■ Exercise directions
Copy out precisely the lines beginning at the line that contains "make_spindle_nut()" and ending at the line that contains "return low / MM, high / MM", including both.

● ● ● ● ● ● ●

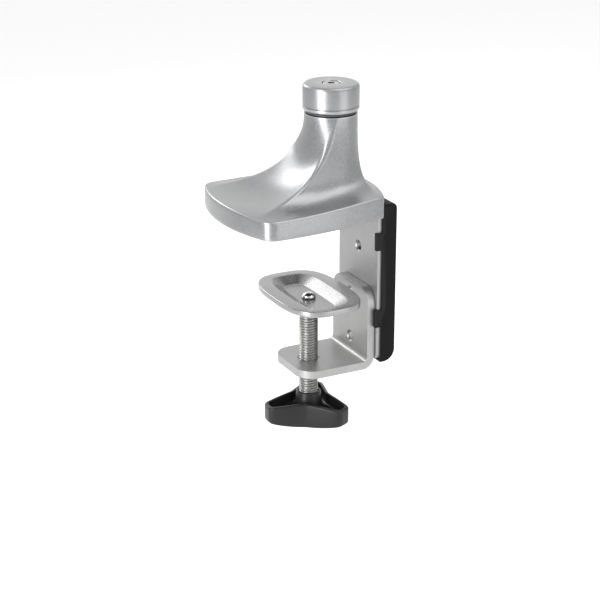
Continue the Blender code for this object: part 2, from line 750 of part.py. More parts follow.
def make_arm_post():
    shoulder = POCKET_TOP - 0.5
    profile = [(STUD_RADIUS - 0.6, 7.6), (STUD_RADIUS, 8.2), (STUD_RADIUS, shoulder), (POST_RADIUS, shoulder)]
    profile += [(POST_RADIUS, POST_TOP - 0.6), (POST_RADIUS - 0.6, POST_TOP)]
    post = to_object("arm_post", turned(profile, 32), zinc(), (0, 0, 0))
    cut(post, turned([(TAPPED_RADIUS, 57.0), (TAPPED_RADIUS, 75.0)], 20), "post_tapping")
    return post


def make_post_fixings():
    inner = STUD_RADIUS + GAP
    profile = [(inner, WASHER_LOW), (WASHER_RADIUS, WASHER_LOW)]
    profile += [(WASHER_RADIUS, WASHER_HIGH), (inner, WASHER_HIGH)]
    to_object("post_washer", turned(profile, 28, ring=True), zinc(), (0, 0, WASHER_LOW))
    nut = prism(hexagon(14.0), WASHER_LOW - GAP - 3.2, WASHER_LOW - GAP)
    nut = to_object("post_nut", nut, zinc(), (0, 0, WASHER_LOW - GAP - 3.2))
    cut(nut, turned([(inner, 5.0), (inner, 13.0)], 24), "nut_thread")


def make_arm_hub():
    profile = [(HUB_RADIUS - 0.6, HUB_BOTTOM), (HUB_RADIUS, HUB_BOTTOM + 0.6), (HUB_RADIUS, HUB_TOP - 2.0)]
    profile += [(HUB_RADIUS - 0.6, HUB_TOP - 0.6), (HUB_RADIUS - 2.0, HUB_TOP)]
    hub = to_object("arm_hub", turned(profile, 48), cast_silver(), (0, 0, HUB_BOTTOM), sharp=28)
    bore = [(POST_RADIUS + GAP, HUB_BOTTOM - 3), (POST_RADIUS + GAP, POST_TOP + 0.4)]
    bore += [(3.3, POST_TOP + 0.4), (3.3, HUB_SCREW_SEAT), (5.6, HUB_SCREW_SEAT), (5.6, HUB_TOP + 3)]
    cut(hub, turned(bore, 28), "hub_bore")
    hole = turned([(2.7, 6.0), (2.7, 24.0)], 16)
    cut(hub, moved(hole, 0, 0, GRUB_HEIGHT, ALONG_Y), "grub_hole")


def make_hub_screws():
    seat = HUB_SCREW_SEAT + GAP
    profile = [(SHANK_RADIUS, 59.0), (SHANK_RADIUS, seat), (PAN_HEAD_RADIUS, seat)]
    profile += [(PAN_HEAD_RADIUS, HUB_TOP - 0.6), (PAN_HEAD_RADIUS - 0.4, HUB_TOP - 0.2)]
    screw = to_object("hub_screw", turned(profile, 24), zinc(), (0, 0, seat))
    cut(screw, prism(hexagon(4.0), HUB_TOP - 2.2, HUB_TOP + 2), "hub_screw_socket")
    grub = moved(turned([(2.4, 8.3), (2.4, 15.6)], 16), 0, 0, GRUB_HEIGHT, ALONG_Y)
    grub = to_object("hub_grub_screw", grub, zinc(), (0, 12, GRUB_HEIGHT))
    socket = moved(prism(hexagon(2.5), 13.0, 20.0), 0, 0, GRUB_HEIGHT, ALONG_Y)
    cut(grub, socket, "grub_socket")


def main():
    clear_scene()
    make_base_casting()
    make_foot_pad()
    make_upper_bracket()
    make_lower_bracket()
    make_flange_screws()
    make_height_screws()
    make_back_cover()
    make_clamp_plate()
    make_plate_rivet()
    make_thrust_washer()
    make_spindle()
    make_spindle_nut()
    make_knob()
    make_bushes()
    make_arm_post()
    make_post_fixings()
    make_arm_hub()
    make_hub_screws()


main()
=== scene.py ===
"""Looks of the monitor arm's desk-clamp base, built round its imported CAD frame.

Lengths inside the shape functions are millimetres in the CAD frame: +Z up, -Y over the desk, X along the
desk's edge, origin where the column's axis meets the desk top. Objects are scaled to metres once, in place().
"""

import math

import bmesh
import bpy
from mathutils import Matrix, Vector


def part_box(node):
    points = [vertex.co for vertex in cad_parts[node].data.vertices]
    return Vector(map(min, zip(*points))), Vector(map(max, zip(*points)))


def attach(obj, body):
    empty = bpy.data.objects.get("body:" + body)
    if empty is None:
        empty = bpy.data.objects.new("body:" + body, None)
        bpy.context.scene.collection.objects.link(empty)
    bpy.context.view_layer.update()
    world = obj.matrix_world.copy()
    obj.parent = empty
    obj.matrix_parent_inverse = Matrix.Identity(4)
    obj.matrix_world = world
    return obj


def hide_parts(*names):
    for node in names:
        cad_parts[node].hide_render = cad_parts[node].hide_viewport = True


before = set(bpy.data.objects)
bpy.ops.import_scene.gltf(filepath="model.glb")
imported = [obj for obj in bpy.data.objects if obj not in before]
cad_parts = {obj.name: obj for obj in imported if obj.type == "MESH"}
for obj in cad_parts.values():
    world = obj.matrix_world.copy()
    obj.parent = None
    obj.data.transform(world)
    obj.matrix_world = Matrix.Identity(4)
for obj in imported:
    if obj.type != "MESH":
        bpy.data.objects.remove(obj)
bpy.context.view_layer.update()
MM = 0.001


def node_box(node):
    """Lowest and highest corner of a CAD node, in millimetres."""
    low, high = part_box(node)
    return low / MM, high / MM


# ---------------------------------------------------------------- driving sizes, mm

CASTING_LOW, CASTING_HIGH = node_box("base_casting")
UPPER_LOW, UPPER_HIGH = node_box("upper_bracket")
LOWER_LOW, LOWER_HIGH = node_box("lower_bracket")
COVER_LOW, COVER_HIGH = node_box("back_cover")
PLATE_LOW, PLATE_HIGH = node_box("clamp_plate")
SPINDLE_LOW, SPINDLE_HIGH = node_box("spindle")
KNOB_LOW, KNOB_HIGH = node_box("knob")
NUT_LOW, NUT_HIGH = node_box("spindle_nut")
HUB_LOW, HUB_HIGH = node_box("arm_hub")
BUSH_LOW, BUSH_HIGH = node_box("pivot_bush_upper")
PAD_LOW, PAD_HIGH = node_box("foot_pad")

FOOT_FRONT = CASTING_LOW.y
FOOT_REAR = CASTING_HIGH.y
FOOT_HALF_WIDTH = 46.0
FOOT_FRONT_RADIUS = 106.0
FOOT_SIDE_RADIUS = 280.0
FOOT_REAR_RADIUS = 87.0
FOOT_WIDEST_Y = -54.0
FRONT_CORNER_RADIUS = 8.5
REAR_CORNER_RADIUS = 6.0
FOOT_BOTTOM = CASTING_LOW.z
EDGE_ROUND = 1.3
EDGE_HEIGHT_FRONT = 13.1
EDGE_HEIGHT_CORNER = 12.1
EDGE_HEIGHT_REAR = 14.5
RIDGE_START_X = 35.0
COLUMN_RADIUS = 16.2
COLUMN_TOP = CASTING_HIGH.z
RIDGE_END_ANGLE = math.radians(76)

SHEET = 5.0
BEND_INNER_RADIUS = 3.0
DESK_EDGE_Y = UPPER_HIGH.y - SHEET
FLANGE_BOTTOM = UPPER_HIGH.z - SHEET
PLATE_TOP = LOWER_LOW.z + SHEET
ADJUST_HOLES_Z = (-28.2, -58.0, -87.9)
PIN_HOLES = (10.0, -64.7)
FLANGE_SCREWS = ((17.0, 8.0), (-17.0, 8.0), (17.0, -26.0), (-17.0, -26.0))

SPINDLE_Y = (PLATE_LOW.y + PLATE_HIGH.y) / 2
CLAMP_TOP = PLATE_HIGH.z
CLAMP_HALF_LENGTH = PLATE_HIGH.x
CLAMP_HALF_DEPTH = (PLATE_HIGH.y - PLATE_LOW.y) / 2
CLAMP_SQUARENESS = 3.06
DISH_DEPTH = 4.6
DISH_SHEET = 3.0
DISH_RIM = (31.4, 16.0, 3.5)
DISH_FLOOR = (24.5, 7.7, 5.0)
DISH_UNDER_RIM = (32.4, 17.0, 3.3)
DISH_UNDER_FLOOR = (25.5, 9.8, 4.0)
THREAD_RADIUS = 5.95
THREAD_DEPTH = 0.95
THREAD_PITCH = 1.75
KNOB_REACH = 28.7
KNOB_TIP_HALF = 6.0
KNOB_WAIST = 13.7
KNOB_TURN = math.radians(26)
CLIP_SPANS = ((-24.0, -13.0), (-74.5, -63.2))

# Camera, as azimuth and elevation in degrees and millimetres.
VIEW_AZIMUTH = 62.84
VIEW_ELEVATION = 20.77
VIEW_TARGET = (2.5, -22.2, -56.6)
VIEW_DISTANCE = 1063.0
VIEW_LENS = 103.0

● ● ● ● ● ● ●

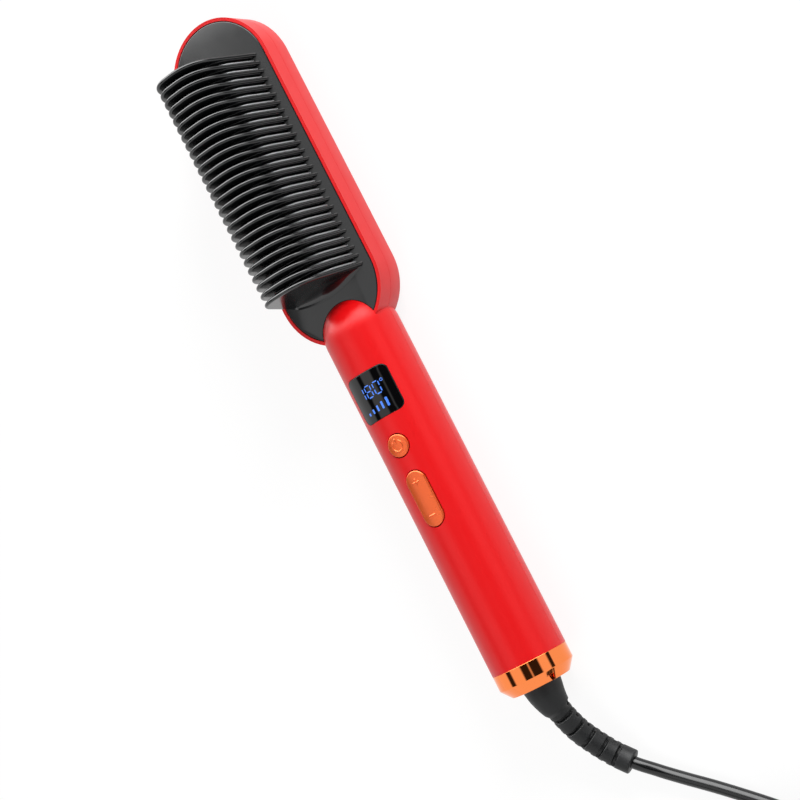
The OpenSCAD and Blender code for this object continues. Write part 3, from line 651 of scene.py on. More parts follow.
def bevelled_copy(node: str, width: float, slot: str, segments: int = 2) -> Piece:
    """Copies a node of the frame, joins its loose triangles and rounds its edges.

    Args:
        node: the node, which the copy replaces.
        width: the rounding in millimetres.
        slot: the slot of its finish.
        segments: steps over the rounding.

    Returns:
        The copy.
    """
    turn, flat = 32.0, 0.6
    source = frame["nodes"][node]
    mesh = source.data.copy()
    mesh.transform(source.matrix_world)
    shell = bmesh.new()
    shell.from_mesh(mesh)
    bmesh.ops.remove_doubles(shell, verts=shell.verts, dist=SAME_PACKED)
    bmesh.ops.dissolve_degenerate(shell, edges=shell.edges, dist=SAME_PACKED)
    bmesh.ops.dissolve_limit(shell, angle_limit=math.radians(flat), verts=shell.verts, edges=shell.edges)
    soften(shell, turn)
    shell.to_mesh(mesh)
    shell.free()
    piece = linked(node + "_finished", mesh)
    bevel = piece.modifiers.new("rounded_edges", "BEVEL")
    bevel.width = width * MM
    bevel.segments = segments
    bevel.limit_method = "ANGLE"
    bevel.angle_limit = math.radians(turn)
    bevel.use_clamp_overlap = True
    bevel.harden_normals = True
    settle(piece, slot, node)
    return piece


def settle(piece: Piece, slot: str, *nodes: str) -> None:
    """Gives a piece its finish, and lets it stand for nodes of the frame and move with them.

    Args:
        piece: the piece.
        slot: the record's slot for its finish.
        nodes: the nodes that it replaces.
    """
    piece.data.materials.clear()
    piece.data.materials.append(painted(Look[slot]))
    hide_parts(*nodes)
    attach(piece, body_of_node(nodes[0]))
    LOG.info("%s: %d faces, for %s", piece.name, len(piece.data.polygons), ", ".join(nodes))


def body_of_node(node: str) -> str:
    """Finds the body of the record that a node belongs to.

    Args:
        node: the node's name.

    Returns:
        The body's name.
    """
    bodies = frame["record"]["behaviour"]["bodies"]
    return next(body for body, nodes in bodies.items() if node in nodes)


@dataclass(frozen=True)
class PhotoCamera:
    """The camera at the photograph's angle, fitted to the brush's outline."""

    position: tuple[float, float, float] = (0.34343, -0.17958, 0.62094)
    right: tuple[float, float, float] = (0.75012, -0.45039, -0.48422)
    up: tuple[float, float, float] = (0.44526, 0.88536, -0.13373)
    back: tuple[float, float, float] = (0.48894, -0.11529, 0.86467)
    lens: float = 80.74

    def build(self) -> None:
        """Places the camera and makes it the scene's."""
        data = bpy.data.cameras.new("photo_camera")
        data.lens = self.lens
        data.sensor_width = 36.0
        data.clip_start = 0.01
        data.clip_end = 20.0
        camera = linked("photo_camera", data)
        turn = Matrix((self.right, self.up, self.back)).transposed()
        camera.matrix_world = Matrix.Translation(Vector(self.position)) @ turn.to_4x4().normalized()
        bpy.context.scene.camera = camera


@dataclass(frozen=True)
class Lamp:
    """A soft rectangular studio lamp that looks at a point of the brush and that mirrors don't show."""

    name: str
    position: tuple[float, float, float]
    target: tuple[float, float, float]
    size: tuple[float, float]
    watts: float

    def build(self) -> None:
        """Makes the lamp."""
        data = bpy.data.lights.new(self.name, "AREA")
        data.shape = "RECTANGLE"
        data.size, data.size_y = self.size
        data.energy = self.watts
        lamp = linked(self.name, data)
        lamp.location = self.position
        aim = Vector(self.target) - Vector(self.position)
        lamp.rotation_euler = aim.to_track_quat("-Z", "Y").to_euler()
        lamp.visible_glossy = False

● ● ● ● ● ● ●

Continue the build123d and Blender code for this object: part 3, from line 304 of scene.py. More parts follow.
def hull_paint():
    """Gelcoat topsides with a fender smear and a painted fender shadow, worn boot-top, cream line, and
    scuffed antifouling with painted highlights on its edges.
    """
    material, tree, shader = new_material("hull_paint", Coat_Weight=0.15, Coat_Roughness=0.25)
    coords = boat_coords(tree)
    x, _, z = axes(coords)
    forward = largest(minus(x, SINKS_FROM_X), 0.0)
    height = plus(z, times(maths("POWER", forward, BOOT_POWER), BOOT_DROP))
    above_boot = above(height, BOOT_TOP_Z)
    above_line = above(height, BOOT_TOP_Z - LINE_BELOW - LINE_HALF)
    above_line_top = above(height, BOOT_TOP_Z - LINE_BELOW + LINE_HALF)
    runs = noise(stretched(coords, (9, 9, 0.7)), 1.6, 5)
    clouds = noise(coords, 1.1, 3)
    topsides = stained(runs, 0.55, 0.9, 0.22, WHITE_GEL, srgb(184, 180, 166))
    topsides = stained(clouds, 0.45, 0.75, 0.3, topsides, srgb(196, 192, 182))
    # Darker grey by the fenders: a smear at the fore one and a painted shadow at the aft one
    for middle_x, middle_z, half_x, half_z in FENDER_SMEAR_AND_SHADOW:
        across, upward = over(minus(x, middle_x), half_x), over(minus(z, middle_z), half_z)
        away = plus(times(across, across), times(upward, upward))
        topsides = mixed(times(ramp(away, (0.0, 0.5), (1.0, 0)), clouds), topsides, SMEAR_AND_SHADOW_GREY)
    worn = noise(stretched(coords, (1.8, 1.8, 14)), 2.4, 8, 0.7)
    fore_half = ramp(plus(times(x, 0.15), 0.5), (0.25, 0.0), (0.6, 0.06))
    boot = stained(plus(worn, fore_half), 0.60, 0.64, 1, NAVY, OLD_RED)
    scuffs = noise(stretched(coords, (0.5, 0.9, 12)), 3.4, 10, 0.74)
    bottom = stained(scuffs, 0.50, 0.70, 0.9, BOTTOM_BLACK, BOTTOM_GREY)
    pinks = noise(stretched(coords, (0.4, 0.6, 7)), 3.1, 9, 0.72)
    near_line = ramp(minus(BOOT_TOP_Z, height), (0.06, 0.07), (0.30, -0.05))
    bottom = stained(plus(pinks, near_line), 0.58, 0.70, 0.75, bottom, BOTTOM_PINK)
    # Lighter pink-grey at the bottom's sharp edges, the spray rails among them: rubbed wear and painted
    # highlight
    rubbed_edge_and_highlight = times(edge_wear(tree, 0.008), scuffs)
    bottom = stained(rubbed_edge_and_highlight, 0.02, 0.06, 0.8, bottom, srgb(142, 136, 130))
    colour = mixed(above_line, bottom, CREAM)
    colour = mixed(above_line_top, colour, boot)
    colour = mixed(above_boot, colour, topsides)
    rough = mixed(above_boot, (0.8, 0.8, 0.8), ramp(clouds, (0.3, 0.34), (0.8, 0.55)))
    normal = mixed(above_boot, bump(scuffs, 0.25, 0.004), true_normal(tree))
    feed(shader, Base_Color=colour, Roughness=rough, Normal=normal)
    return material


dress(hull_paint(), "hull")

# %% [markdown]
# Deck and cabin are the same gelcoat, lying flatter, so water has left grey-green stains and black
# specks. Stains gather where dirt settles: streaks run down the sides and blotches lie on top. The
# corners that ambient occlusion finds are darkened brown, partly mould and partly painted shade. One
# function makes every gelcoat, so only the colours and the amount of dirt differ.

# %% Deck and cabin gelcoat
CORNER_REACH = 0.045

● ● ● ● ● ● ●

■ Solution for this problem
    make_spindle_nut()
    make_knob()
    make_bushes()
    make_arm_post()
    make_post_fixings()
    make_arm_hub()
    make_hub_screws()


main()
=== scene.py ===
"""Looks of the monitor arm's desk-clamp base, built round its imported CAD frame.

Lengths inside the shape functions are millimetres in the CAD frame: +Z up, -Y over the desk, X along the
desk's edge, origin where the column's axis meets the desk top. Objects are scaled to metres once, in place().
"""

import math

import bmesh
import bpy
from mathutils import Matrix, Vector


def part_box(node):
    points = [vertex.co for vertex in cad_parts[node].data.vertices]
    return Vector(map(min, zip(*points))), Vector(map(max, zip(*points)))


def attach(obj, body):
    empty = bpy.data.objects.get("body:" + body)
    if empty is None:
        empty = bpy.data.objects.new("body:" + body, None)
        bpy.context.scene.collection.objects.link(empty)
    bpy.context.view_layer.update()
    world = obj.matrix_world.copy()
    obj.parent = empty
    obj.matrix_parent_inverse = Matrix.Identity(4)
    obj.matrix_world = world
    return obj


def hide_parts(*names):
    for node in names:
        cad_parts[node].hide_render = cad_parts[node].hide_viewport = True


before = set(bpy.data.objects)
bpy.ops.import_scene.gltf(filepath="model.glb")
imported = [obj for obj in bpy.data.objects if obj not in before]
cad_parts = {obj.name: obj for obj in imported if obj.type == "MESH"}
for obj in cad_parts.values():
    world = obj.matrix_world.copy()
    obj.parent = None
    obj.data.transform(world)
    obj.matrix_world = Matrix.Identity(4)
for obj in imported:
    if obj.type != "MESH":
        bpy.data.objects.remove(obj)
bpy.context.view_layer.update()
MM = 0.001


def node_box(node):
    """Lowest and highest corner of a CAD node, in millimetres."""
    low, high = part_box(node)
    return low / MM, high / MM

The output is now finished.